Step 1: Create a schedule
In the dashboard, open Schedules and click Create schedule. Give it a name you'll recognize and paste the competitor's pricing URL.
Everything for the schedule lives in one dialog.
Step 2: Set up the capture
Under Capture settings, turn on Capture full page so you get the whole pricing table, not just what's above the fold. Leave the screen size on desktop unless you specifically care about the mobile layout.
Pricing pages often load their tables a moment after the page first renders, and they tend to have moving parts that aren't pricing: a chat bubble, a cookie banner, a "limited time" countdown, a rotating testimonial. Open Advanced settings to handle both:
Set Wait until to a later load state, or add a small Wait before capturing delay, so the pricing table has rendered before the shot fires.
Use Hide elements to drop things that move on their own — one CSS selector per line. A pixel diff can't tell a countdown timer from a real price change, so hiding the obvious offenders keeps you from getting false alarms later.
Ad and cookie-banner blocking are already on by default here, which clears most of the usual clutter.
Advanced settings — wait conditions, hide elements, and blocking are all here.
Take one capture first to confirm it looks right before you leave it running.
Step 3: Pick how often
Under When, choose a cadence. Hourly is a reasonable default for pricing: frequent enough to catch a change the day it lands, not so frequent that you waste captures. Set the timezone so the timestamps match yours.
Step 4: Get emailed only when it changes
An hourly screenshot you have to open yourself is no better than checking manually. Two settings turn this into a real alert:
Add your email under Delivery. Click Email, enter one or more recipients, and optionally set a subject line. The screenshot arrives attached to the message.
Turn on only notify when the page changes. Now the schedule still captures every hour, but it only emails you when the new screenshot differs from the previous one.
Adding an email destination under Delivery. You can add several, or a webhook instead.
The sensitivity control decides how much has to change to count. Start at medium. If a competitor's page has a lot of incidental movement and you're getting pinged for nothing, lower the sensitivity; if you're worried about missing a small edit, raise it.
The first run has no previous capture to compare against, so it always counts as a change and sends one email. After that, you'll only hear from it on real changes.
Step 5: Confirm it's working
Save the schedule and it appears on your Schedules page with its next run, last run, and capture count. Use Trigger now from the schedule's menu to run it once immediately instead of waiting for the top of the hour, then check the run history.
Each run shows whether it succeeded, the captured image, and once there's a baseline, how much changed.
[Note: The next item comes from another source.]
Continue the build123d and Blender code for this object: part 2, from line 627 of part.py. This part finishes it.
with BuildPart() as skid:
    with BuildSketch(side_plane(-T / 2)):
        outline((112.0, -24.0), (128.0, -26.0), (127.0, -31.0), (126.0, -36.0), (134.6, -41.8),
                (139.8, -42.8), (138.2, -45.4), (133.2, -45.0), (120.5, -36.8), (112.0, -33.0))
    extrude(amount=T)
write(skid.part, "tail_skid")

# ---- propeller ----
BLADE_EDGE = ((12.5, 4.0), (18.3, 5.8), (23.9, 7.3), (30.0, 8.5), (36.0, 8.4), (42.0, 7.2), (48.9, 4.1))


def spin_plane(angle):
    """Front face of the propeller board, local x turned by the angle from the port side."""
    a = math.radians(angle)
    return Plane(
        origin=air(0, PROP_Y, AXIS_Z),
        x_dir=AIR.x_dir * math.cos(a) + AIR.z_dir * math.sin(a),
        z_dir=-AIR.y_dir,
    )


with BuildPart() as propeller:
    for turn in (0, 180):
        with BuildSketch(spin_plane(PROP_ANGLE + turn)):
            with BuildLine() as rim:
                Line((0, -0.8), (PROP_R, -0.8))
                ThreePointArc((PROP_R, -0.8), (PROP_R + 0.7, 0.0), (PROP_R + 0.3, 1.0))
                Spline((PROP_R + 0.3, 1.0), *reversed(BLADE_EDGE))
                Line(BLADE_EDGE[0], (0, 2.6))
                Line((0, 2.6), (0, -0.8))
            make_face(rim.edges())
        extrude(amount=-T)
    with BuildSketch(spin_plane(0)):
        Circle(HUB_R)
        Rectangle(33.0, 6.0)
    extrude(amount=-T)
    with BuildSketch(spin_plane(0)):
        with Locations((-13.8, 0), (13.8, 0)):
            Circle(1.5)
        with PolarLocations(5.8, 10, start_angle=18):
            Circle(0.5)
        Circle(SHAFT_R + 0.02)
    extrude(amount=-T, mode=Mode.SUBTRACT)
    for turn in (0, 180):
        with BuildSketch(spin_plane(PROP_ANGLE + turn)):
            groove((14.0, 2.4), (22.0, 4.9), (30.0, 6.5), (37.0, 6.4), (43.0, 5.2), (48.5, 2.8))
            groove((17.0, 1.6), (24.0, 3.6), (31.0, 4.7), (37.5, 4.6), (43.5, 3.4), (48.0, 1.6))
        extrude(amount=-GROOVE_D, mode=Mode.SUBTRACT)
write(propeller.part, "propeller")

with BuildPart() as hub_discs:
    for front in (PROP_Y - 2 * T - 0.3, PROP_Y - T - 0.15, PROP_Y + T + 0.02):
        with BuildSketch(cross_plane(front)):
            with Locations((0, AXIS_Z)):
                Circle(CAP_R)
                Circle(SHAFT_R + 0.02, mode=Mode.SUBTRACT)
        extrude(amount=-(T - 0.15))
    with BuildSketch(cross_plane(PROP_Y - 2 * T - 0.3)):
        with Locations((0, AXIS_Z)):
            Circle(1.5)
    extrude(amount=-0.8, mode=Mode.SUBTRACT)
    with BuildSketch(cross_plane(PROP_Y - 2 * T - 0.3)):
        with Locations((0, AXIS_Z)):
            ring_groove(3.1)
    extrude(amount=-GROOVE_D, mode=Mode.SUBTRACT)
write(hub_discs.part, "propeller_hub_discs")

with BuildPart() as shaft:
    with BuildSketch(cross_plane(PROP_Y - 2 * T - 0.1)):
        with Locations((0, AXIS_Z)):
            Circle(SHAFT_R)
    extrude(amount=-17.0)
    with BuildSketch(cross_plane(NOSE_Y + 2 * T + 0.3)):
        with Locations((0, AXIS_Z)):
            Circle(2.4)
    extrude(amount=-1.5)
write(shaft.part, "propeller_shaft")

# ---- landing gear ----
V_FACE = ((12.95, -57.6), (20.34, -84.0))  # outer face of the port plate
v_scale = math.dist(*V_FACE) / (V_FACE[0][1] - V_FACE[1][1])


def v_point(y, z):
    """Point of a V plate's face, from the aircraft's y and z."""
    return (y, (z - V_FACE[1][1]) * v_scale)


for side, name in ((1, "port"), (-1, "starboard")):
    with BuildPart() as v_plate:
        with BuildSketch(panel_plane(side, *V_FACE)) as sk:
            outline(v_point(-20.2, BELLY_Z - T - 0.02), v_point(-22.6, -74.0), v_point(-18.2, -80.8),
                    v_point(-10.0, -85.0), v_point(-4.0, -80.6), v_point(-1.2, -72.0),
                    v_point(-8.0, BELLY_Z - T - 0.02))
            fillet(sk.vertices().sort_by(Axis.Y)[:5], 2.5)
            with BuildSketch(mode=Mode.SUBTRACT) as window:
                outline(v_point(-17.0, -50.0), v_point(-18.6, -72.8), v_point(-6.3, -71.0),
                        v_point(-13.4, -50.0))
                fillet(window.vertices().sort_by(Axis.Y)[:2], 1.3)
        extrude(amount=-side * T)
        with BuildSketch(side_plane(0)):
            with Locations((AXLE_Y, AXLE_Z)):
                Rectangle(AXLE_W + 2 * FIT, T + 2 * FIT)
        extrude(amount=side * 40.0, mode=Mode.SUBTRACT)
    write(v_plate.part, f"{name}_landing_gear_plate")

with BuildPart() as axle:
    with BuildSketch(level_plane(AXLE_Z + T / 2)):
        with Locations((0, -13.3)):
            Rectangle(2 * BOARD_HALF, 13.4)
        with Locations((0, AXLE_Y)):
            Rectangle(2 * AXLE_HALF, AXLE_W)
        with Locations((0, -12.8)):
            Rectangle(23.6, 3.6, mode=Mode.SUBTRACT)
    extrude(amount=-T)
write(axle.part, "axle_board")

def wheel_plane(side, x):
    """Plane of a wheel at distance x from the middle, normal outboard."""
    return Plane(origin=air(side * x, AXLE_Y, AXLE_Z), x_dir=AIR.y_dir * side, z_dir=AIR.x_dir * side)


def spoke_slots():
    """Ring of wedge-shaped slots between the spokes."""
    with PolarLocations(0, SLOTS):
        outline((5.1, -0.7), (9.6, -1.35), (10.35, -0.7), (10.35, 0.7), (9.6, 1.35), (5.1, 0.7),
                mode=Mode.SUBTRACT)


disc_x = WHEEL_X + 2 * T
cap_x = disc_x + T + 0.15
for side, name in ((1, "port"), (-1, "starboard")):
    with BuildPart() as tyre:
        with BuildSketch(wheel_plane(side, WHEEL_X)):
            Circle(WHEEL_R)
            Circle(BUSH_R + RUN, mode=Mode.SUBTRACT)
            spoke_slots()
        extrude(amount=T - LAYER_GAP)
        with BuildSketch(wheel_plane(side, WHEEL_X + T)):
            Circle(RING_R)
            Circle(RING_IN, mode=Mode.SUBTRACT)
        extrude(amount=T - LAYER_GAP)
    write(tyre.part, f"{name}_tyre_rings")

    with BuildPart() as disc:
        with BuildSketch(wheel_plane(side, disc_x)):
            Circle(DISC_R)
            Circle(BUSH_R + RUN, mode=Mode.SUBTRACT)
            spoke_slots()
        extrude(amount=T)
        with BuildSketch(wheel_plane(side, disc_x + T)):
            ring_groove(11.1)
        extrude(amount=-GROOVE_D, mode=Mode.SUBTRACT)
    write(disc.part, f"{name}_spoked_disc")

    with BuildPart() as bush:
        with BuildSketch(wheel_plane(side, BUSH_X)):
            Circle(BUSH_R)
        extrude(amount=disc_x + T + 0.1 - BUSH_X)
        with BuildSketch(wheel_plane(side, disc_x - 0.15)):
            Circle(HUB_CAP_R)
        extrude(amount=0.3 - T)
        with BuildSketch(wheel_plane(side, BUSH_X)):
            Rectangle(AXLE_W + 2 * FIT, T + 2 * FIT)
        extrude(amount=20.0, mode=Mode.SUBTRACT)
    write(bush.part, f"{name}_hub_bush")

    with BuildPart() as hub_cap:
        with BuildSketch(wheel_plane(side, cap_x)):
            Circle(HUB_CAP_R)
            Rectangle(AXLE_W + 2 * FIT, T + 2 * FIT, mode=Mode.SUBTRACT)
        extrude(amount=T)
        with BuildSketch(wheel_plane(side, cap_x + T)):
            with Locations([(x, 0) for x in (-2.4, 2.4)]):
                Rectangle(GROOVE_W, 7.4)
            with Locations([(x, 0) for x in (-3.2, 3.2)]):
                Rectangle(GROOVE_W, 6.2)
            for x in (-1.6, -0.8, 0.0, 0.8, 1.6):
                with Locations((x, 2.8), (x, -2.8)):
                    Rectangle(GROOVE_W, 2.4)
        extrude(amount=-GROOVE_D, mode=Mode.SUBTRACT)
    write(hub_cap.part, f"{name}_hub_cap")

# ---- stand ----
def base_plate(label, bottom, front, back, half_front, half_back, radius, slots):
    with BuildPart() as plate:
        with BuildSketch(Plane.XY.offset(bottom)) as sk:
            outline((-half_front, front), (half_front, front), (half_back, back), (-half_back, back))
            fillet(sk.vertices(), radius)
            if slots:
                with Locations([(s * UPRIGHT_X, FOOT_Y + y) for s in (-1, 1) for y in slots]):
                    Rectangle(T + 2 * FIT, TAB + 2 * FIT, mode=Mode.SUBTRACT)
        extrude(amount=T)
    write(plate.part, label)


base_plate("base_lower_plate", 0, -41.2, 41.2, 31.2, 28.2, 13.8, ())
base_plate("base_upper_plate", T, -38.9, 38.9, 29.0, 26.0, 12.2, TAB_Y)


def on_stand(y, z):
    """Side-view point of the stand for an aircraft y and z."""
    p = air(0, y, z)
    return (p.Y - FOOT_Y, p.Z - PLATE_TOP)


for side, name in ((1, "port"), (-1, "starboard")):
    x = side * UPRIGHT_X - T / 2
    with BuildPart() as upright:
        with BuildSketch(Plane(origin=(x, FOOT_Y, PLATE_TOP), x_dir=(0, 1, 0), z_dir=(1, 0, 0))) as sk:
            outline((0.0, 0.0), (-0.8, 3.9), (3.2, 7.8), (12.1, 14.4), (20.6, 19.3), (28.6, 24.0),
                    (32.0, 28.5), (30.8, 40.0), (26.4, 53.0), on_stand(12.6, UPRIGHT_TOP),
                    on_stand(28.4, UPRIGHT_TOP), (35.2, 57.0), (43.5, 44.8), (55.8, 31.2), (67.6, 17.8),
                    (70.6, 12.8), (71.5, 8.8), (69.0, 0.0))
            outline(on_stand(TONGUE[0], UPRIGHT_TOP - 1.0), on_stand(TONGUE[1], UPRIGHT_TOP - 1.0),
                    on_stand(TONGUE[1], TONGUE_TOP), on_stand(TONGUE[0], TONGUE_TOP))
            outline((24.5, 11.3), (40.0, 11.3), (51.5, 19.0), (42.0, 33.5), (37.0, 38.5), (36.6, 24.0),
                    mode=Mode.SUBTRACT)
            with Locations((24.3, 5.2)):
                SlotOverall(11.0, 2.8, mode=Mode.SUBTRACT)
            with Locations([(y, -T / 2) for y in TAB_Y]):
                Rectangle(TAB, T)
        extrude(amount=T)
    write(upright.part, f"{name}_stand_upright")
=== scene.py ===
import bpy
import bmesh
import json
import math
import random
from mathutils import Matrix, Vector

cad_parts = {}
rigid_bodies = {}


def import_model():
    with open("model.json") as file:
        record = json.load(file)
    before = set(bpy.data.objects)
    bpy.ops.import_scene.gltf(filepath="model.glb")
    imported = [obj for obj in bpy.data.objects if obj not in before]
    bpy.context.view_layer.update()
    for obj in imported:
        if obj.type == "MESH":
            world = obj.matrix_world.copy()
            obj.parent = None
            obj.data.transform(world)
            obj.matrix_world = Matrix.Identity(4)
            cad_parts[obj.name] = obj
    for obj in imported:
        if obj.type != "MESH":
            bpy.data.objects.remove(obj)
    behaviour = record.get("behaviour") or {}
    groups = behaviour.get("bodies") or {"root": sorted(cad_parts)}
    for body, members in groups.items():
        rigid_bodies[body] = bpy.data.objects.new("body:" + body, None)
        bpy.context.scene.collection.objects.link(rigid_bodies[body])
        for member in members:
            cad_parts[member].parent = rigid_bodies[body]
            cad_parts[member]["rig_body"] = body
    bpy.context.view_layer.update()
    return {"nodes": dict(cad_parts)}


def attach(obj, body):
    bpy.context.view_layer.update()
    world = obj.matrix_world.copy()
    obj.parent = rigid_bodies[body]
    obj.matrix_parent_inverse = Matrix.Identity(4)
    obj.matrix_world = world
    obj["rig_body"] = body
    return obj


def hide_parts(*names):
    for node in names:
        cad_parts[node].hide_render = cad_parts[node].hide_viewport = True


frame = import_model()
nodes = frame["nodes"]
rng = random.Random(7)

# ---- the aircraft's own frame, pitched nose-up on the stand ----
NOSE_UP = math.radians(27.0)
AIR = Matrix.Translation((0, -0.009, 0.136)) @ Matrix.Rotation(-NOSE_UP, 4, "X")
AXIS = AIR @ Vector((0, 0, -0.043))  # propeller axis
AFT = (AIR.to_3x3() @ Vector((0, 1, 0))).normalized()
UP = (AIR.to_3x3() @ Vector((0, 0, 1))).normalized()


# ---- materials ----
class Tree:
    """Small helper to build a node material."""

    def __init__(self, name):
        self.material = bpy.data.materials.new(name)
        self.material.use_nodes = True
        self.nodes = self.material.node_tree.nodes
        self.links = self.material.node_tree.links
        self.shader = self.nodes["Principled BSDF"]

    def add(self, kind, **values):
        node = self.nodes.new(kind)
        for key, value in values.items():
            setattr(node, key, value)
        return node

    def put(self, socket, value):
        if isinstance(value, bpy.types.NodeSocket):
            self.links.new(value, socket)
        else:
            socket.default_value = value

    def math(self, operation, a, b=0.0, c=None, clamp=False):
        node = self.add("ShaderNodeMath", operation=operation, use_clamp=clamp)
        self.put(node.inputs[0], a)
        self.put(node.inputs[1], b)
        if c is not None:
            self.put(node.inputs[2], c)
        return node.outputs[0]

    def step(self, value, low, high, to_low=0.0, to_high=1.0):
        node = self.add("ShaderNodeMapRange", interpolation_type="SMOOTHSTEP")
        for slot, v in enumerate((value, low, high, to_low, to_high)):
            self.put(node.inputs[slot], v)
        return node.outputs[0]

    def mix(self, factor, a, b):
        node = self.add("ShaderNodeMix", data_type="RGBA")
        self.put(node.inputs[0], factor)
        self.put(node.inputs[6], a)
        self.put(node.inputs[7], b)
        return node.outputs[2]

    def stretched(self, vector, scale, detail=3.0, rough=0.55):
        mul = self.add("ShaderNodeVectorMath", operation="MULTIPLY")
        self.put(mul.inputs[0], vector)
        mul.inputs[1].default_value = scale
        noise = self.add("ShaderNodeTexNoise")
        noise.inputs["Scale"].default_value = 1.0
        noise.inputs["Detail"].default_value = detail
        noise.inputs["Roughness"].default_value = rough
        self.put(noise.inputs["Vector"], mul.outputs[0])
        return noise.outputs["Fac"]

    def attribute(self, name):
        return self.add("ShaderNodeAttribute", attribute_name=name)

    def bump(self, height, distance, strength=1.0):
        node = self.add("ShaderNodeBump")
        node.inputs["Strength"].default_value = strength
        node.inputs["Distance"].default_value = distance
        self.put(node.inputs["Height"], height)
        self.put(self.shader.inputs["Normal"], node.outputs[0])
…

That last number is useful for tuning: if real changes are scoring low but your sensitivity is set high, you'll miss them.
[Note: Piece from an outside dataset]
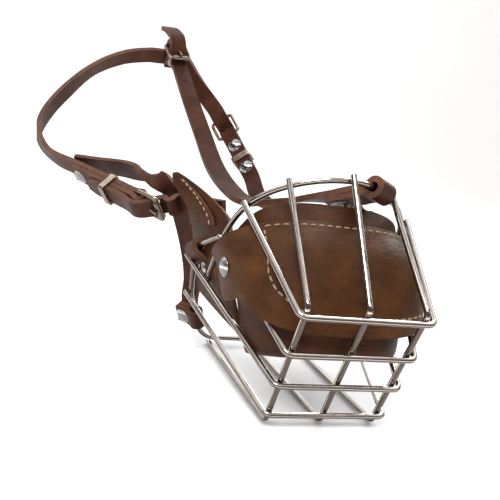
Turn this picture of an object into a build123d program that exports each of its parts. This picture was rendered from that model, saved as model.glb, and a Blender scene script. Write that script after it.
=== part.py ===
"""Basket muzzle: a welded wire cage with a leather nose lining and a strap harness.

Frame: +Z up, the nose of the cage faces -Y, the harness trails towards +Y, and X = 0 is the
plane of symmetry of the cage.  The cage stands on its three bottom wires, which touch Z = 0.
Millimetres throughout.
"""

from build123d import *
from math import cos, radians, sin, tan
import os

os.makedirs("parts", exist_ok=True)

# ---------------------------------------------------------------- driving dimensions
WIRE = 3.0                 # diameter of every cage wire
WIRE_R = WIRE / 2
WELD = WIRE + 0.02         # distance between the centre lines of two crossing wires
BEND_R = 4.0               # bend radius on the centre line of a wire

LINING = 2.4               # thickness of the soft lining leather
STRAP_W = 12.0             # width of the harness straps
STRAP_T = 3.2              # thickness of the harness leather
RIVET_D = 10.0             # diameter of a domed rivet cap
RIVET_H = 2.0              # height of a rivet cap
FIT = 0.3                  # air left between soft parts and their neighbours

FRONT_TOP = Vector(0, -79.6, 61.3)      # top band wire, middle of the nose
FRONT_BOTTOM = Vector(0, -56.9, 6.4)    # bottom band wire, middle of the nose

# half width at the nose, place on the nose from top to bottom (0 to 1), rear end of the arm
BANDS = {
    "band_wire_1_top": (32.2, 0.0, (45.4, -21.6, 100.6)),
    "band_wire_2": (31.8, 0.36, (51.5, -9.6, 81.0)),
    "band_wire_3": (31.8, 0.68, (58.0, 30.4, 62.6)),
    "band_wire_4_bottom": (31.2, 1.0, (52.4, 45.0, 36.6)),
}
SIDE_BAR_END = (57.4, 31.0, 64.9)       # rear end of the bar that the side tab is folded on

BUCKLE_L = 15.0            # base bar to roller bar
BAR_R = 1.3                # radius of the buckle frame wire
ROLLER_R = 2.2
TONGUE_R = 1.0
TONGUE_SLOT = 3.4          # width of the slots that a tongue moves in
KEEPER_W = 4.5

NOSE_ARCH = [(49.7, 11.4, 52.2), (48.5, -7.6, 81.0), (42.4, -21.0, 100.0), (27.5, -30.5, 111.4), (0, -39.9, 117.9)]
RIM_TOP = (54.5, 27.0, 69.0)
RIM_SIDE = (48.9, 43.6, 36.0)
RIM_CORNER = (36.0, 56.0, WIRE_R + WELD)


# ---------------------------------------------------------------- helpers
def flip(point):
    """The same place on the other side of the plane of symmetry."""
    return (-point[0], point[1], point[2])


def finish(part, name):
    """Label a finished piece and write its STEP file."""
    part.label = name
    export_step(part, f"parts/{name}.step")


def bent_route(points, radius):
    """Straight runs between the points, with an arc of the given radius at every corner."""
    corners = [Vector(*point) for point in points]
    start = corners[0]
    for before, corner, after in zip(corners, corners[1:], corners[2:]):
        back = (before - corner).normalized()
        ahead = (after - corner).normalized()
        half = radians(back.get_angle(ahead) / 2)
        middle = (back + ahead).normalized()
        arc_start = corner + back * (radius / tan(half))
        arc_end = corner + ahead * (radius / tan(half))
        arc_top = corner + middle * (radius / sin(half) - radius)
        Line(start, arc_start)
        ThreePointArc(arc_start, arc_top, arc_end)
        start = arc_end
    Line(start, corners[-1])


def bent_wire(name, points, radius=BEND_R):
    """A round wire bent to the given corners."""
    with BuildPart() as wire:
        with BuildLine() as route:
            bent_route(points, radius)
        with BuildSketch(Plane(route.line @ 0, z_dir=route.line % 0)):
            Circle(WIRE_R)
        sweep()
    finish(wire.part, name)


def strap_planes(stations):
    """Section planes of a strap: x across its width, y through its thickness."""
    places = [Vector(*station[0]) for station in stations]
    planes = []
    for i, station in enumerate(stations):
        ahead = places[min(i + 1, len(places) - 1)] - places[max(i - 1, 0)]
        ahead = ahead.normalized()
        width = Vector(*station[1])
        width = (width - ahead * width.dot(ahead)).normalized()
        planes.append(Plane(places[i], x_dir=width, z_dir=ahead))
    return planes


def eased(stations, steps=4):
    """Stations of (place, direction, sizes...) with a smooth curve of more stations between them."""
    finer = []
    last = len(stations) - 1
    for i in range(last):
        before = Vector(*stations[max(i - 1, 0)][0])
        start = Vector(*stations[i][0])
        end = Vector(*stations[i + 1][0])
        after = Vector(*stations[min(i + 2, last)][0])
        span = (end - start).length
        leave = (end - before).normalized() * span
        arrive = (after - start).normalized() * span
        across_start = Vector(*stations[i][1]).normalized()
        across_end = Vector(*stations[i + 1][1]).normalized()
        for step in range(steps):
            t = step / steps
            place = start * (1 + 2 * t) * (1 - t) ** 2 + leave * t * (1 - t) ** 2
            place = place + end * t * t * (3 - 2 * t) - arrive * t * t * (1 - t)
            across = across_start * (1 - t) + across_end * t
            sizes = [x * (1 - t) + y * t for x, y in zip(stations[i][2:], stations[i + 1][2:])]
            finer.append((tuple(place), tuple(across), *sizes))
    place, across, *sizes = stations[last]
    finer.append((tuple(Vector(*place)), tuple(Vector(*across)), *sizes))
    return finer


def lay_strap(stations, width=STRAP_W, thickness=STRAP_T, steps=4):
    """Add a strap through the stations to the part being built."""
    sections = []
    for plane in strap_planes(eased(stations, steps)):
        with BuildSketch(plane) as section:
            Rectangle(width, thickness)
        sections.append(section.sketch)
    loft(sections, ruled=True)


def strap(name, stations, width=STRAP_W, thickness=STRAP_T):
    """A flat strap that runs and twists through the stations (place, direction of its width)."""
    with BuildPart() as leather:
        lay_strap(stations, width, thickness)
    finish(leather.part, name)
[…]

The email itself lands with the screenshot attached and a link back to view it, so you can tell at a glance what changed without opening the dashboard.
What arrives in your inbox: the capture attached, plus a link to view it.
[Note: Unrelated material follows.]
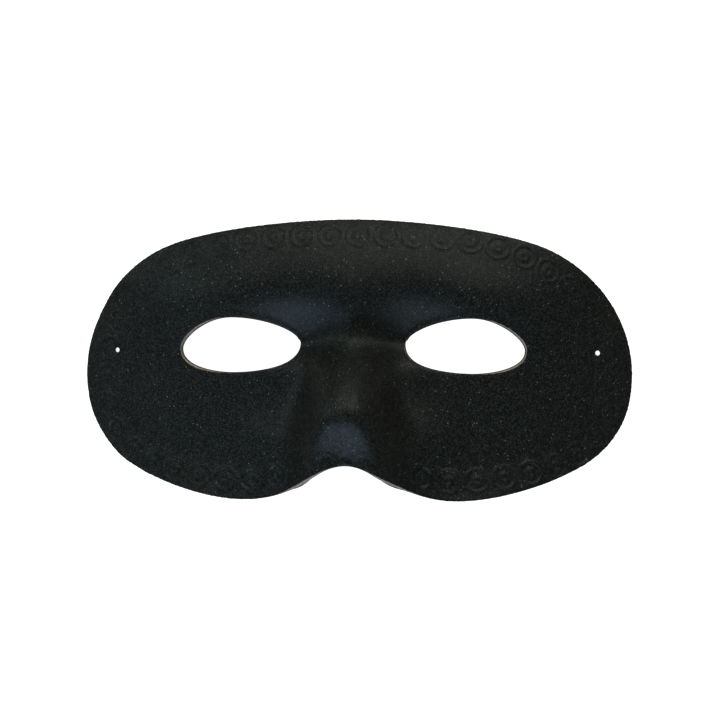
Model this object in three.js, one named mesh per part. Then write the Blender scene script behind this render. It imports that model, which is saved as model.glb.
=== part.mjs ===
// A black half mask: woven cloth over a pressed fibre shell, with a thin dark lining behind it.
// The three sheets are bonded, pressed into one curved form and punched through together.
// Millimetres. The mask lies on the rims at its two ends, with its face up: +X is to the right in plan,
// +Y is towards the forehead and +Z is out of the face.
import * as THREE from "three";

// The sheets, as thicknesses
const clothThickness = 0.35;
const boardThickness = 1.2;
const liningThickness = 0.25;
const liningBevel = 0.5; // how far the lining is skived back under the outer rim

// How far the cut edges lean out, from the cloth to the back of the board
const rimFlare = 0.1;
const notchFlare = 0.85; // at the two sides of the notch
const notchSide = { x: 15, y: -28, reach: 7, blend: 6 };
const eyeInnerFlare = 0;
const eyeOuterFlare = 0.55;
const eyeFlareStartX = 38;
const eyeFlareLength = 17;
const liningLip = 0.28; // how far the lining stands out behind the board at the eye holes and the notch

// The holes and the lower rim, inside this corner, are cut straight down, and the rest square to the sheet
const straightCut = { x: 68, y: -26, blendX: 10, blendY: 6 };

// Outline in plan, right half: each anchor has a point, a heading in degrees and the handles before and after
const outlineAnchors = [
  { x: 0, y: 45.8, heading: 0, before: 0, after: 18.6 },
  { x: 63.5, y: 36.1, heading: -24.4, before: 15.2, after: 16 },
  { x: 90.2, y: -4.5, heading: -90, before: 18.7, after: 9.6 },
  { x: 73.9, y: -34.3, heading: -149.6, before: 16, after: 8.7 },
  { x: 36.4, y: -45.2, heading: 181.8, before: 14.3, after: 4 },
  { x: 21.4, y: -42.7, heading: 155.2, before: 5.9, after: 10.5 },
  { x: 0, y: -33.8, heading: 180, before: 6.5, after: 0 },
];

// Eye hole in plan, right eye
const eyeAnchors = [
  { x: 16.8, y: 5, heading: 90, before: 6.6, after: 4.7 },
  { x: 39.9, y: 13.8, heading: -1.2, before: 10.8, after: 9.1 },
  { x: 56.6, y: 3.1, heading: -92.8, before: 4.1, after: 5.4 },
  { x: 36.3, y: -4.4, heading: 177.2, before: 12.6, after: 8.5 },
  { x: 16.8, y: 5, heading: 90, before: 6.6, after: 4.7 },
];

// Punched hole for an elastic, with the flat land that the punch leaves round it
const cordHole = { x: 79, y: 2.8, radius: 0.8 };
const landRadius = 4;
const landBlend = 5;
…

A couple of things to know
Change detection is visual, not semantic. It tells you the page looks different, not what the new price is. When you get the alert, open the screenshot to see what moved. If you need the actual price as a value, you'd extract it directly — see multiple outputs.
Every run counts against your monthly screenshot quota, so an hourly schedule uses roughly 720 captures a month. If a competitor rarely touches their pricing, a few times a day is plenty and far cheaper.
Doing it in bulk
Setting up one or two of these by hand is the common case. If you're tracking dozens of competitors and would rather generate the schedules from a list, the API creates and manages the same schedules programmatically.
Where to go next
You now have a hands-off pricing watch that pings you only when there's something to look at. The same setup works for any page worth keeping an eye on: terms of service, a feature page, a status page, a partner site. Point a schedule at it, turn on change detection, and pick a destination.